What You Should Know About the Roller Coaster Economy After July’s Surprising Jobs Numbers
The current U.S. economy continues to be unpredictable, and that trend was reflected in July’s job number, which took everyone by surprise. Despite all signs that July would be a modest month for job creation, which has anticipated nearly all the recent labor surprises from the Bureau of Labor Statistics—no one told U.S. businesses, which exceeded all expectations by adding 528,000 jobs last month. Still it may not be a surprise to see the July employment figure revised downward in the coming months.
Here is what we know so far as we continue to dive into the data in the coming weeks:
- Are we at full employment? Simply put, there are just not enough people to fill job vacancies. Plus, changing workforce demographics—not the pandemic—continue to fuel the shortage of people.

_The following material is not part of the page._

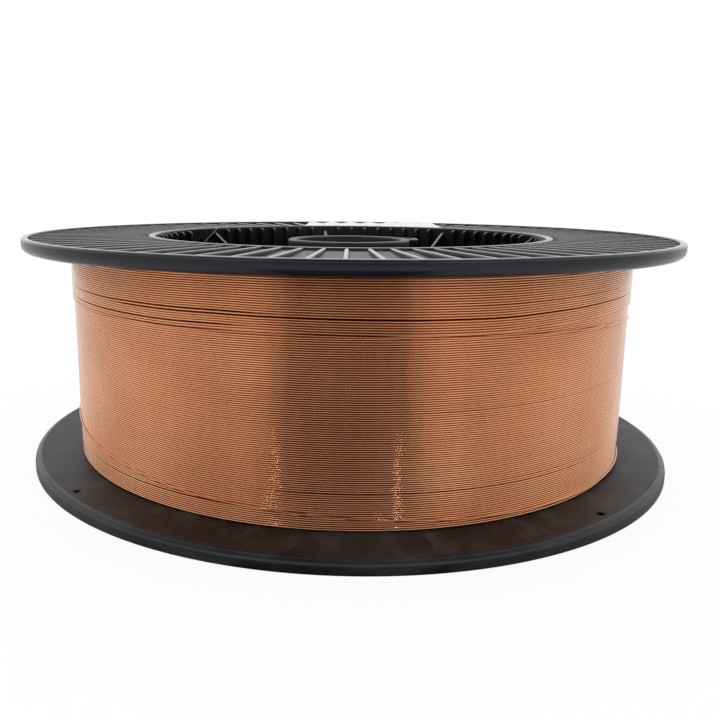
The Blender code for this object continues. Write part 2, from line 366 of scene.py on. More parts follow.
def coppered_wire(name, crest_radius, dull_and_shade=0.0):
    """Bright drawn steel wire with a thin copper coat, darkened in the grooves between turns by painted
    shade.
    """
    material, tree, shader = new_material(name)
    place = tree.coordinates("Object")
    radius = tree.radius(*tree.separated(place)[:2])
    groove = tree.ranged(radius, crest_radius - GROOVE_SHADE_TO, crest_radius - GROOVE_SHADE_FROM, 1, 0)
    by_turn = tree.noise(tree.stretched(place, TURN_STRETCH), scale=1, detail=2)
    cloud = tree.noise(place, scale=28, detail=3)
    patch = tree.noise(tree.stretched(place, PATCH_STRETCH), scale=1, detail=3)
    speck = tree.ranged(tree.noise(place, scale=700, detail=2), 0.70, 0.80)
    layers = [
        (tree.ranged(cloud, 0.40, 0.68, 0, 0.85), PALE_CLOUD_TONE),
        (tree.ranged(patch, 0.35, 0.55, 0.7, 0), DARK_PATCH_TONE),
        (tree.times(speck, 0.5), SPECK_TONE),
        # Painted shade: the grooves between turns darken towards this colour
        (groove, GROOVE_PAINTED_SHADE_TONE),
    ]
    # The dull tone: a little dulling on the last turn, painted shade for the dark inside of the barrel on the
    # inner end
    if dull_and_shade:
        layers.append((tree.ranged(cloud, 0.2, 0.8, dull_and_shade - 0.1, dull_and_shade + 0.1), DULL_AND_SHADE_TONE))
    tree.fill(shader, {
        "Base Color": tree.layered(tree.mixed(by_turn, COPPER, COPPER_DEEPER), layers),
        "Metallic": 1.0,
        "Roughness": tree.ranged(by_turn, 0.3, 0.7, 0.06, 0.09),
        "Coat Weight": 0.3,
        "Coat Roughness": 0.10,
    })
    return material


# Label paper
PAPER_WHITE = (0.79, 0.80, 0.80, 1)
PAPER_WHITE_BRIGHTER = (0.84, 0.845, 0.845, 1)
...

- Unemployment and overtime. It is very possible we end up slipping into a “job-full” recession, which would be the first of its kind, as the unemployment rate dipped slightly to 3.5%. However, as demand for services slows, we expect people to work less overtime and take on fewer shifts. Only then would we expect to see more widespread layoffs. Right now, there are so many more jobs available than there are people to take them that any drop in demand is alleviating the intense pressure on short-staffed teams rather than increasing the risk of a layoff.
- Staffing corrections may continue in some sectors. Some industries, such as technology and finance, may continue to announce layoffs or take action to slow down the rate at which they are filling open positions in anticipation of slower times.
- Widespread layoffs are not anticipated. While we continue to monitor this, we do not anticipate layoffs, except for specific industries like the aforementioned sectors.
Strong job creation combined with signs of a traditional recession (like declining GDP) reinforce the unprecedented economic environment that we are in today. As NPR reported following the release of the jobs report, “the strength of the job market is in contrast with other economic indicators.” CNBC echoed this sentiment, looking at more than 70 years of economic data to show the unusual state of the economy.